Records that describe objects:
****************************************

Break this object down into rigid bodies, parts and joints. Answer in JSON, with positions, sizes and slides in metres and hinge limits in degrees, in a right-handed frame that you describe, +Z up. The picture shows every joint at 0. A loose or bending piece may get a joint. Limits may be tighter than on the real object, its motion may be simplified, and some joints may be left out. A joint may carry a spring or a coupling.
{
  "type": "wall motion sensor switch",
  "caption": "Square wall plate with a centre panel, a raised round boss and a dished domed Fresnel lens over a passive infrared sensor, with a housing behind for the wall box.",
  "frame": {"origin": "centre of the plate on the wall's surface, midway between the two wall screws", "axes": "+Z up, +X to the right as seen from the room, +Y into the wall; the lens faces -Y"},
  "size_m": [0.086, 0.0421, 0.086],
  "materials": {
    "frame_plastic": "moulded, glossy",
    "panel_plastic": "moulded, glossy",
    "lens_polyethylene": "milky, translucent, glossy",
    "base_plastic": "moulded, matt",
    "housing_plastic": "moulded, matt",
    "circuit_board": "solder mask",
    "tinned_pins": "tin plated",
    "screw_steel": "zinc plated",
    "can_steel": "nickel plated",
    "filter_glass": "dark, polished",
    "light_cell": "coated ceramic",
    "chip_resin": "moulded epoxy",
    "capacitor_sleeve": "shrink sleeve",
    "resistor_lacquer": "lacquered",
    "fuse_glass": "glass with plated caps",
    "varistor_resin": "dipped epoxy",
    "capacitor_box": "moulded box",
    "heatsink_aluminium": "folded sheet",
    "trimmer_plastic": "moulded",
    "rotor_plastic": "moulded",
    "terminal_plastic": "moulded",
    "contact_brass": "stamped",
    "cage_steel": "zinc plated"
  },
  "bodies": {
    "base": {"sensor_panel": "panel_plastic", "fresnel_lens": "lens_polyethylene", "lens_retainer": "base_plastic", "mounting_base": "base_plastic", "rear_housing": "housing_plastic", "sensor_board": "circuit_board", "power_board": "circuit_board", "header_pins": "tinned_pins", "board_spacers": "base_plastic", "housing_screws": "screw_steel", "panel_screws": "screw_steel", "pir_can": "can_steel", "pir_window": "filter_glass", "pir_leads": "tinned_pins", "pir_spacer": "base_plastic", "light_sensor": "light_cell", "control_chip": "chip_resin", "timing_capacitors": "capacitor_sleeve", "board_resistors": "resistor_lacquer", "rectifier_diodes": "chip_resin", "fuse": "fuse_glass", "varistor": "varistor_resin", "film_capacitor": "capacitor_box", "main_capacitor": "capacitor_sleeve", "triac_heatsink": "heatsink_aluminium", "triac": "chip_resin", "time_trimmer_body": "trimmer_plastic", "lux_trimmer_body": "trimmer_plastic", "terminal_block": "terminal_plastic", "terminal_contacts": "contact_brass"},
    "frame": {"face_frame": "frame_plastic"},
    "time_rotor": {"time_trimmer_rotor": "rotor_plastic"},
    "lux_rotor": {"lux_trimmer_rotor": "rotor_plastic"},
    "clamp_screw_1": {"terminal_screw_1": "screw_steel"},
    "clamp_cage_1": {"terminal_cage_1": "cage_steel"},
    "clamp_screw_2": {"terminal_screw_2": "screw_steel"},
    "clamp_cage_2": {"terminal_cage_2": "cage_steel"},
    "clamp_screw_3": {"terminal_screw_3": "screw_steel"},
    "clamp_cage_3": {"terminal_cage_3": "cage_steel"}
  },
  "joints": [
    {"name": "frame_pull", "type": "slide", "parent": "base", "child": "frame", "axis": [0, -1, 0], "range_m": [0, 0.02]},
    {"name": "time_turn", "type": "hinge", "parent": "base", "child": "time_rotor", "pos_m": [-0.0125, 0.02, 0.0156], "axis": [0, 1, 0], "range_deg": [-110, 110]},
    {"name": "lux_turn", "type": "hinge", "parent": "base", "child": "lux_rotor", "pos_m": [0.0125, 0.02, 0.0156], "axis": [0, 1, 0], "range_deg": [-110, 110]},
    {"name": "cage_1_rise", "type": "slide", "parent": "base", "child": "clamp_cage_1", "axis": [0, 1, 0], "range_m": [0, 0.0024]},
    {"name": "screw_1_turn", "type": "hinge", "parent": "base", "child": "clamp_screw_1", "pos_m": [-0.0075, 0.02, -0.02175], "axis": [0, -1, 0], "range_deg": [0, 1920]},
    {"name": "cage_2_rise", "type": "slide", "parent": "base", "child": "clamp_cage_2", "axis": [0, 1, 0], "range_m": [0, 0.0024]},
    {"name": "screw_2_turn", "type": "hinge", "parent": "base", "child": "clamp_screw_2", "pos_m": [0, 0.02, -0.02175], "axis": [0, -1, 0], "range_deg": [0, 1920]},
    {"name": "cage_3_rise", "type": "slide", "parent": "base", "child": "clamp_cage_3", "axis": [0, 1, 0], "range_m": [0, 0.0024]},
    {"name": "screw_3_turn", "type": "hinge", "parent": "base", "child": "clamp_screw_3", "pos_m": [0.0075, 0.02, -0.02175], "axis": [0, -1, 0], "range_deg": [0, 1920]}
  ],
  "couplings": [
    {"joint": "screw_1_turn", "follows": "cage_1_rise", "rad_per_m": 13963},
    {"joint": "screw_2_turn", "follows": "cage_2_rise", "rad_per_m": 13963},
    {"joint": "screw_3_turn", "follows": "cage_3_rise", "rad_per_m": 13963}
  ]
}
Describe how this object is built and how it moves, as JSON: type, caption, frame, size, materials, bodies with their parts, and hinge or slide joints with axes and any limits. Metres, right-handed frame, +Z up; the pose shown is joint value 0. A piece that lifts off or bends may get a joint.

****************************************

• [Short task]
Everything in the listing above should be restated exactly.

• [Result below]
Break this object down into rigid bodies, parts and joints. Answer in JSON, with positions, sizes and slides in metres and hinge limits in degrees, in a right-handed frame that you describe, +Z up. The picture shows every joint at 0. A loose or bending piece may get a joint. Limits may be tighter than on the real object, its motion may be simplified, and some joints may be left out. A joint may carry a spring or a coupling.
{
  "type": "wall motion sensor switch",
  "caption": "Square wall plate with a centre panel, a raised round boss and a dished domed Fresnel lens over a passive infrared sensor, with a housing behind for the wall box.",
  "frame": {"origin": "centre of the plate on the wall's surface, midway between the two wall screws", "axes": "+Z up, +X to the right as seen from the room, +Y into the wall; the lens faces -Y"},
  "size_m": [0.086, 0.0421, 0.086],
  "materials": {
    "frame_plastic": "moulded, glossy",
    "panel_plastic": "moulded, glossy",
    "lens_polyethylene": "milky, translucent, glossy",
    "base_plastic": "moulded, matt",
    "housing_plastic": "moulded, matt",
    "circuit_board": "solder mask",
    "tinned_pins": "tin plated",
    "screw_steel": "zinc plated",
    "can_steel": "nickel plated",
    "filter_glass": "dark, polished",
    "light_cell": "coated ceramic",
    "chip_resin": "moulded epoxy",
    "capacitor_sleeve": "shrink sleeve",
    "resistor_lacquer": "lacquered",
    "fuse_glass": "glass with plated caps",
    "varistor_resin": "dipped epoxy",
    "capacitor_box": "moulded box",
    "heatsink_aluminium": "folded sheet",
    "trimmer_plastic": "moulded",
    "rotor_plastic": "moulded",
    "terminal_plastic": "moulded",
    "contact_brass": "stamped",
    "cage_steel": "zinc plated"
  },
  "bodies": {
    "base": {"sensor_panel": "panel_plastic", "fresnel_lens": "lens_polyethylene", "lens_retainer": "base_plastic", "mounting_base": "base_plastic", "rear_housing": "housing_plastic", "sensor_board": "circuit_board", "power_board": "circuit_board", "header_pins": "tinned_pins", "board_spacers": "base_plastic", "housing_screws": "screw_steel", "panel_screws": "screw_steel", "pir_can": "can_steel", "pir_window": "filter_glass", "pir_leads": "tinned_pins", "pir_spacer": "base_plastic", "light_sensor": "light_cell", "control_chip": "chip_resin", "timing_capacitors": "capacitor_sleeve", "board_resistors": "resistor_lacquer", "rectifier_diodes": "chip_resin", "fuse": "fuse_glass", "varistor": "varistor_resin", "film_capacitor": "capacitor_box", "main_capacitor": "capacitor_sleeve", "triac_heatsink": "heatsink_aluminium", "triac": "chip_resin", "time_trimmer_body": "trimmer_plastic", "lux_trimmer_body": "trimmer_plastic", "terminal_block": "terminal_plastic", "terminal_contacts": "contact_brass"},
    "frame": {"face_frame": "frame_plastic"},
    "time_rotor": {"time_trimmer_rotor": "rotor_plastic"},
    "lux_rotor": {"lux_trimmer_rotor": "rotor_plastic"},
    "clamp_screw_1": {"terminal_screw_1": "screw_steel"},
    "clamp_cage_1": {"terminal_cage_1": "cage_steel"},
    "clamp_screw_2": {"terminal_screw_2": "screw_steel"},
    "clamp_cage_2": {"terminal_cage_2": "cage_steel"},
    "clamp_screw_3": {"terminal_screw_3": "screw_steel"},
    "clamp_cage_3": {"terminal_cage_3": "cage_steel"}
  },
  "joints": [
    {"name": "frame_pull", "type": "slide", "parent": "base", "child": "frame", "axis": [0, -1, 0], "range_m": [0, 0.02]},
    {"name": "time_turn", "type": "hinge", "parent": "base", "child": "time_rotor", "pos_m": [-0.0125, 0.02, 0.0156], "axis": [0, 1, 0], "range_deg": [-110, 110]},
    {"name": "lux_turn", "type": "hinge", "parent": "base", "child": "lux_rotor", "pos_m": [0.0125, 0.02, 0.0156], "axis": [0, 1, 0], "range_deg": [-110, 110]},
    {"name": "cage_1_rise", "type": "slide", "parent": "base", "child": "clamp_cage_1", "axis": [0, 1, 0], "range_m": [0, 0.0024]},
    {"name": "screw_1_turn", "type": "hinge", "parent": "base", "child": "clamp_screw_1", "pos_m": [-0.0075, 0.02, -0.02175], "axis": [0, -1, 0], "range_deg": [0, 1920]},
    {"name": "cage_2_rise", "type": "slide", "parent": "base", "child": "clamp_cage_2", "axis": [0, 1, 0], "range_m": [0, 0.0024]},
    {"name": "screw_2_turn", "type": "hinge", "parent": "base", "child": "clamp_screw_2", "pos_m": [0, 0.02, -0.02175], "axis": [0, -1, 0], "range_deg": [0, 1920]},
    {"name": "cage_3_rise", "type": "slide", "parent": "base", "child": "clamp_cage_3", "axis": [0, 1, 0], "range_m": [0, 0.0024]},
    {"name": "screw_3_turn", "type": "hinge", "parent": "base", "child": "clamp_screw_3", "pos_m": [0.0075, 0.02, -0.02175], "axis": [0, -1, 0], "range_deg": [0, 1920]}
  ],
  "couplings": [
    {"joint": "screw_1_turn", "follows": "cage_1_rise", "rad_per_m": 13963},
    {"joint": "screw_2_turn", "follows": "cage_2_rise", "rad_per_m": 13963},
    {"joint": "screw_3_turn", "follows": "cage_3_rise", "rad_per_m": 13963}
  ]
}
Describe how this object is built and how it moves, as JSON: type, caption, frame, size, materials, bodies with their parts, and hinge or slide joints with axes and any limits. Metres, right-handed frame, +Z up; the pose shown is joint value 0. A piece that lifts off or bends may get a joint.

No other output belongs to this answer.